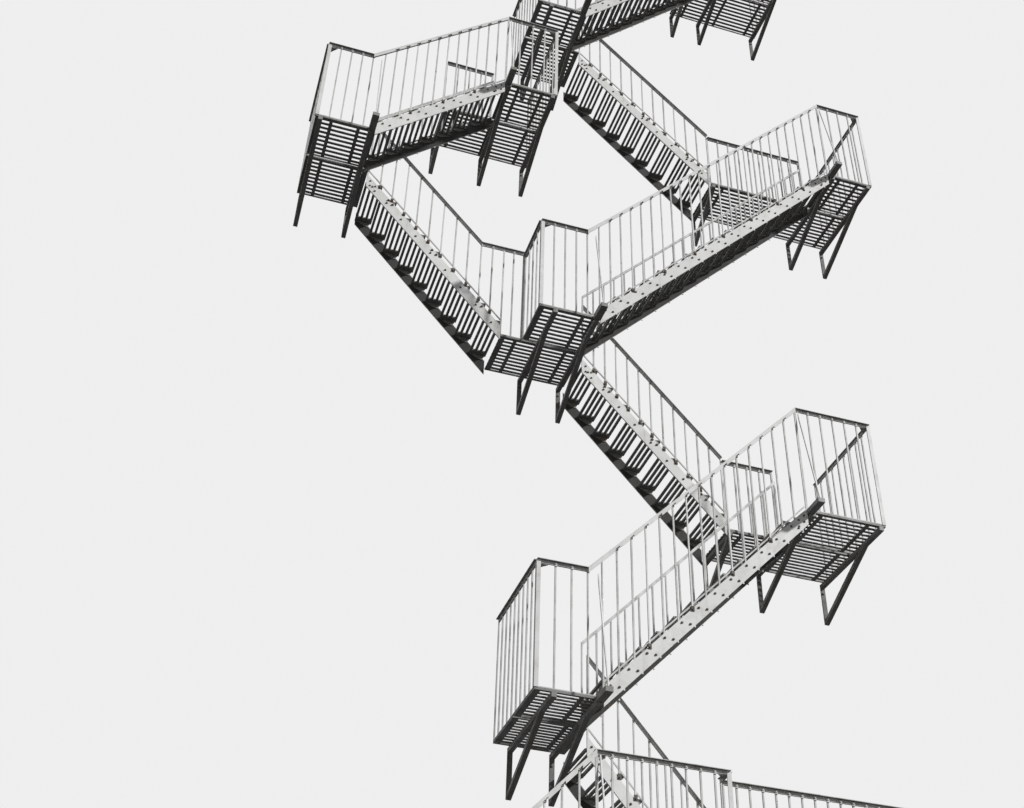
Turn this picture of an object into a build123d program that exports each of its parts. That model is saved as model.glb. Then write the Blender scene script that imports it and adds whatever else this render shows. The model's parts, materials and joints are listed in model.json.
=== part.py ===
from build123d import *
import os
from math import atan2, cos

# Fire escape stair of steel bars, bolted to a wall.
# X runs along the wall, -Y points away from it, Z is up. All sizes are in millimetres.
# Lengths along the wall and heights are first given from the left end and from the ground,
# and the whole stair is then moved so that the mounting bracket's wall face holds the origin.

# Planes parallel to the wall, as distances from its face
FLOOR_BACK = 55.0
WALL_STRINGER = 20.0
LANE_IN = 670.0
LANE_OUT = 695.0
FRONT = 1285.0
BALCONY_1_FRONT = 1065.0

# Guards and handrails
LANDING_GUARD = 1265.0
BALCONY_GUARD = 1290.0
TALL_GUARD = 1350.0
LANE_GUARD = 870.0
LANE_GUARD_LENGTH = 1000.0
SIDE_LANE_GUARD = 1308.0
OUTER_RAIL_INSIDE = 628.0
INNER_RAIL = 712.0
SIDE_INNER_RAIL = 810.0
RAIL_START = 140.0
RAIL_DEPTH = 40.0
RAIL_FLANGE = 38.0
RAIL_PLATE = 8.0
TOE_DEPTH = 12.0
POST = 30.0
CORNER_BAR = 22.0
BAR = 16.0
BAR_PITCH = 408.0
JOINT_BAR = BAR / 2
PANEL = 14.0

# Stringers, as distances below the line through the front edges of the treads
STRINGER_TOP = 80.0
STRINGER_LOW = 272.0

# Treads and landing floors
TREAD_BARS = 4
TREAD_DEPTH = 22.0
TREAD_BAR = 28.0
TREAD_WIDTH = 200.0
TREAD_END = 30.0
TREAD_WALL_END = 75.0
FLOOR_DEPTH = 22.0
SLAT = 14.0
SLAT_PITCH = 128.0
FLOOR_EDGE = 40.0

# Wall brackets
BRACKET_WIDTH = 50.0
BRACKET_BAR = 45.0
BRACKET_DROP = 490.0
BRACKET_LEG = 16.0
BRACE_REACH = 965.0
BRACKET_SPACE = 400.0

# Insets of the brackets from the left and the right edge of a landing
BALCONY_INSETS = (75.0, 50.0)
LANDING_INSETS = (180.0, 40.0)
SIDE_INSETS = (56.0, 50.0)

# Outriggers in front of the landings and the stays that hold the guards
OUTRIGGER_WIDTH = 75.0
OUTRIGGER_DEPTH = 50.0
OUTRIGGER_REACH = 1525.0
STAY = 14.0
STAY_INSET = 18.0

# Clearances between pieces that share a node
GAP = 0.5

# Width of the top plate on rails between the lanes, which stays clear of the outer lane
LANE_FLANGE = LANE_OUT - GAP - (LANE_IN - PANEL)

# Rise of one step
FIRST_RISE = 191.2
OUTER_RISE = 187.4
LOW_INNER_RISE = 196.4
INNER_RISE = 194.2
SIDE_INNER_RISE = 203.8
SIDE_OUTER_RISE = 179.8

# Each flight: landing at its foot, landing at its head, lane, number of risers and rise
FLIGHTS = {
    "flight_1": ("ground", "half_landing_1", "inner", 12, FIRST_RISE),
    "flight_2": ("half_landing_1", "balcony_1", "outer", 13, OUTER_RISE),
    "flight_3": ("balcony_1", "half_landing_2", "inner", 9, LOW_INNER_RISE),
    "flight_4": ("half_landing_2", "balcony_2", "outer", 13, OUTER_RISE),
    "flight_5": ("balcony_2", "half_landing_3", "inner", 10, INNER_RISE),
    "flight_6": ("half_landing_3", "balcony_3", "outer", 18, OUTER_RISE),
    "flight_7": ("balcony_3", "half_landing_4", "inner", 10, INNER_RISE),
    "flight_8": ("half_landing_4", "balcony_4", "outer", 13, OUTER_RISE),
    "side_flight_1": ("half_landing_3", "side_landing", "inner", 10, SIDE_INNER_RISE),
    "side_flight_2": ("side_landing", "side_balcony", "outer", 8, SIDE_OUTER_RISE),
}
GROUND_FOOT = 3430.0

# The nosing line of an outer flight reaches the landing's level this far before the landing
HEAD_LAP = 88.0

# Outer lane and inner lane of each floor, from left edge to right edge
OUTER_SPAN = {
    "half_landing_1": (770.0, 1400.0),
    "balcony_1": (3618.0, 4840.0),
    "half_landing_2": (3060.0, 3690.0),
    "balcony_2": (5908.0, 6800.0),
    "half_landing_3": (3020.0, 3700.0),
    "balcony_3": (6825.0, 7450.0),
    "half_landing_4": (2900.0, 3550.0),
    "balcony_4": (5768.0, 6780.0),
    "side_landing": (366.0, 1040.0),
    "side_balcony": (2510.0, 3170.0),
}
INNER_SPAN = {
    "half_landing_1": (770.0, 1440.0),
    "balcony_1": (5108.0, 6770.0),
    "half_landing_2": (3060.0, 3758.0),
    "balcony_2": (5310.0, 6800.0),
    "half_landing_3": (2770.0, 3712.0),
    "balcony_3": (5481.0, 7450.0),
    "half_landing_4": (2900.0, 3674.0),
    "balcony_4": (5361.0, 6780.0),
    "side_landing": (366.0, 1093.0),
    "side_balcony": (1896.0, 3170.0),
}

# Heights of the landings, climbed flight by flight from the ground
HEIGHT = {"ground": 0.0}
for foot, head, lane, risers, rise in FLIGHTS.values():
    HEIGHT[head] = HEIGHT[foot] + risers * rise

# The bracket that carries the origin
MOUNT_X = 5900.0
MOUNT_Z = HEIGHT["balcony_1"] - FLOOR_DEPTH - BRACKET_DROP / 2


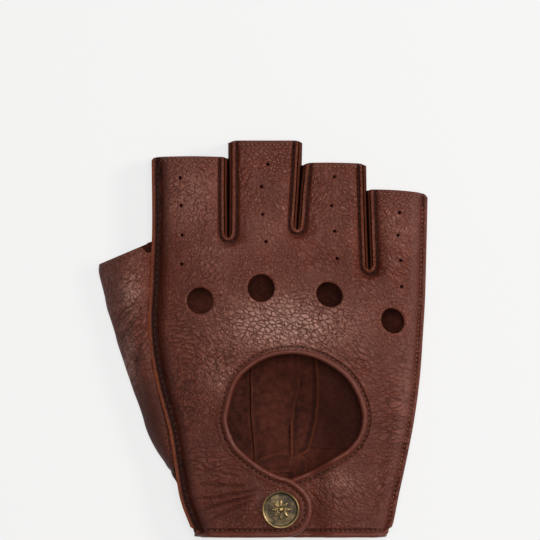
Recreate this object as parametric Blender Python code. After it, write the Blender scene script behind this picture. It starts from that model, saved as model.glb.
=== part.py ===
"""A right-hand fingerless driving glove in outseam leather, lying on its palm.

Metres, +Z up. The glove lies on its flat palm at Z 0, its fingers point to +Y and its thumb to -X.
The numbers below are millimetres, and the mesh builders turn them into metres.
The origin is at the middle of the glove's bounding box, on the surface that it lies on.
"""
import math

import bmesh
import bpy
import numpy as np
from mathutils import Matrix
from mathutils.geometry import delaunay_2d_cdt

MM = 0.001

# Driving dimensions, in millimetres
LEATHER = 1.0            # thickness of every leather panel
GAP = 0.3                # clearance between pieces that touch on the real glove
FIN = 3.0                # width of the raw-edged seam allowance that stands out past the stitches
Z_SEAM = 7.0             # underside of the back panel along the two side seams
Z_FINGER = 9.0           # underside of the back panel along the fourchettes
SIDE_REACH = 8.0         # width over which the palm rolls up to a side seam
BINDING = 2.1            # width of the rolled binding
HEM_Y = -77.4            # outer edge of the wrist
BEND_X = -14.0           # bend line of the closure tab
UNDERLAP_DIP = 3.8       # how far the right flap runs below the tab
TAB_RAISE = 1.0          # how far the tab stands above the back's dome
KNUCKLE_R = 5.2          # knuckle holes
VENT_R = 0.7             # vent holes
SNAP = (7.0, -66.4)      # centre of the snap fastener
CAP_R = 7.3
THREAD_R = 0.25

# Outer edges of the glove's fins, from the wrist to the finger tops
INDEX_SIDE = [(-27.6, -75.0), (-32.2, -62.8), (-34.3, -50.3), (-36.9, -34.7), (-41.1, -19.1),
              (-43.7, -5.5), (-44.7, 7.0), (-44.0, 20.7), (-43.2, 43.7), (-43.4, 69.7)]
LITTLE_SIDE = [(49.8, -75.0), (51.0, -71.4), (53.1, -60.9), (56.7, -44.2), (59.4, -29.6),
               (61.4, -13.9), (62.5, 1.8), (63.3, 15.2), (63.8, 32.9), (64.3, 55.1)]
# Finger openings, left to right
TOPS = [[(-43.4, 69.7), (-41.9, 70.9), (-28.5, 71.8), (-17.9, 71.3), (-14.1, 70.4)],
        [(-12.9, 76.5), (-11.4, 77.4), (0.8, 77.4), (13.4, 77.4), (14.9, 76.5)],
        [(15.9, 67.7), (17.2, 68.6), (27.0, 68.8), (37.6, 68.5), (39.8, 67.6)],
        [(40.9, 57.8), (42.2, 58.3), (51.2, 58.1), (62.0, 56.9), (64.3, 55.1)]]
# Edges of the gaps between neighbouring fingers, down one side, round the crotch and up the other
GAPS = [[(-14.1, 70.4), (-14.2, 55.0), (-14.0, 40.5), (-13.5, 38.6), (-13.0, 40.5), (-12.9, 55.0), (-12.9, 76.5)],
        [(14.9, 76.5), (13.9, 58.0), (12.9, 43.5), (13.3, 41.7), (13.8, 43.5), (14.8, 58.0), (15.9, 67.7)],
        [(39.8, 67.6), (40.4, 45.0), (41.0, 28.0), (41.5, 26.1), (42.0, 28.0), (41.4, 45.0), (40.9, 57.8)]]
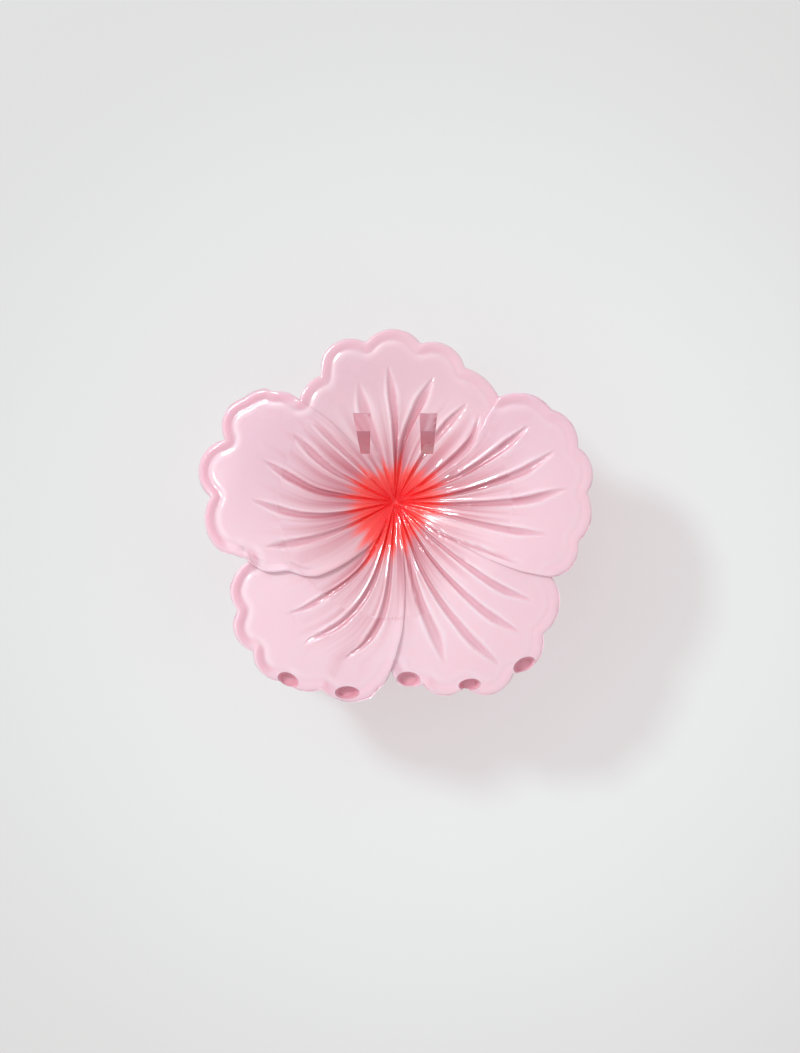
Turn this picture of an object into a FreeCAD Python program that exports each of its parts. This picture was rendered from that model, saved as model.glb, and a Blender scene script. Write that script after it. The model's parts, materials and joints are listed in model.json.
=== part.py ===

> _REQUIRED WORK_:
Locate the line that contains "Turn this picture of an object into a FreeCAD", then please quote it and every line after it to the end of the entries above, exactly and with nothing else.

> _WORKED SOLUTION_:
Turn this picture of an object into a FreeCAD Python program that exports each of its parts. This picture was rendered from that model, saved as model.glb, and a Blender scene script. Write that script after it. The model's parts, materials and joints are listed in model.json.
=== part.py ===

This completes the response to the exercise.